Neste sentido preciso, a vida tem sabido dizer não à lógica da sobrevivência, e a humanidade até agora tem recusado a sua redução à biologia. Mas estamos cientes de que a suspensão do quotidiano habitual, muitas vezes de mera sobrevivência – ironicamente em nome da sobrevivência dos que amamos – é um compasso de tempo em que sustemos a respiração. Até que ponto a podemos suster?

De novo como ironia, ou como consciência de paradoxo, a precariedade maior deslocou-se para esta suspensão em que todos estamos coletivamente empenhados. Suspendemos a vida que levávamos para sobreviver, decidimos a precariedade coletiva extrema de suspender toda a precariedade.

Mas esta suspensão do tempo corre o risco de ocultar quase totalitariamente imensas invisibilidades que se tornaram ainda mais opacas e que não cessam de acontecer: a invisibilidade do despedimento ilegal, ou da não renovação do contrato, a invisibilidade da violência doméstica ou do descuido no cuidado ao outro… A suspensão prende-nos a todos, mas uma parte de nós está já a ficar para trás. Não sabemos quantos e em que condições, contudo não é difícil imaginar que serão muitas pessoas.

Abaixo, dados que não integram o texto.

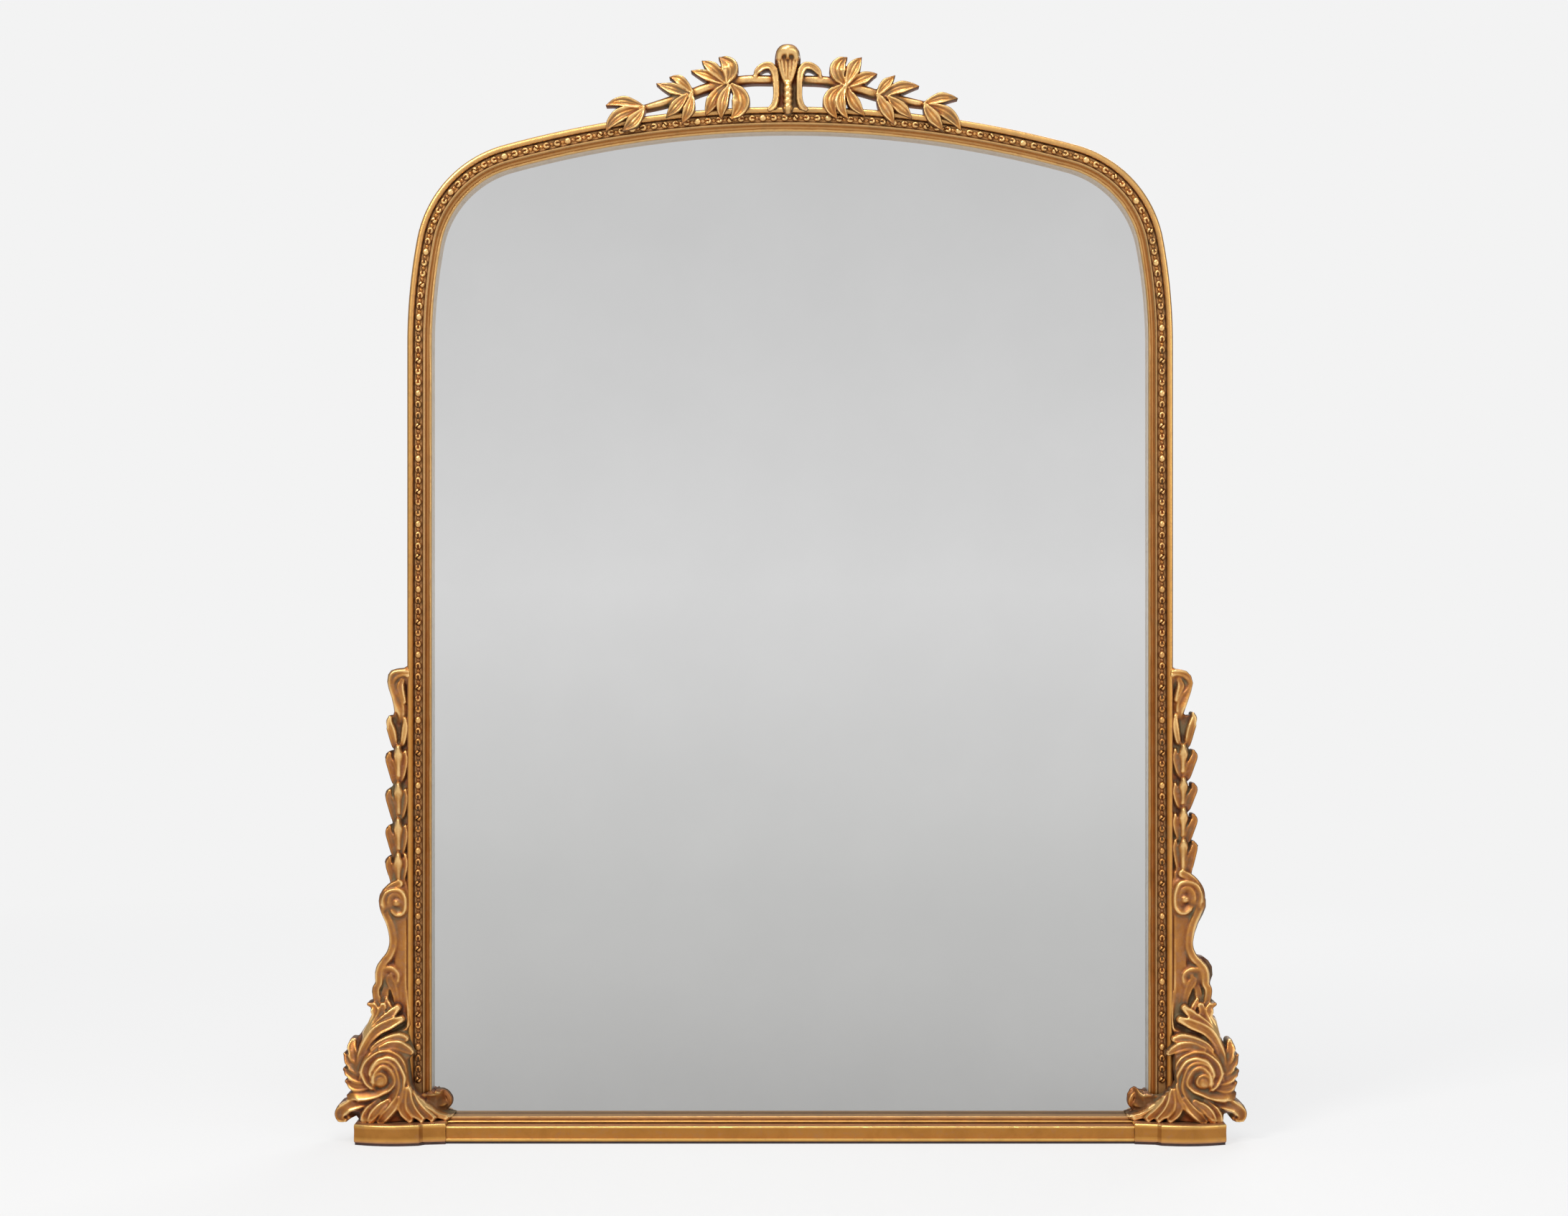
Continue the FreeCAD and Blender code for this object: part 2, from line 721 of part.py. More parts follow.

Uma outra invisibilidade disseminada vislumbra-se, por exemplo, nas pequenas saídas à rua e no modo como o transeunte é evitado pelo desviar do trajeto, mas, também, do olhar e do reconhecimento da sua presença. O outro estranho passou a ser uma ameaça potencial por receio de eventual contágio. Com o prolongamento do período de quarentena a invisibilidade do medo pode tornar-se corrosiva e comprometer drasticamente o sentido de comunidade.

Para impedir que estas invisibilidades nos dominem, a solidariedade que sustentamos como se sustivéssemos a respiração, uns longe dos outros, mas, em cada gesto nosso, com a mente nos outros, tem de ser modelo e valor para que esta não expluda em desigualdades e opressão social. Veremos até que ponto a propensão para a solidariedade pode ser o motor de um questionamento e de um sentido de ação para o futuro que nos aguarda.

 

André Barata é autor do livro E se Parássemos de Sobreviver: Pequeno Livro para Pensar e Agir contra a Ditadura do Tempo, Documenta, 2018.

Renato Miguel do Carmo é co-autor do livro A Miséria do Tempo: Vidas Suspensas pelo Desemprego, Tinta-da-China, 2020.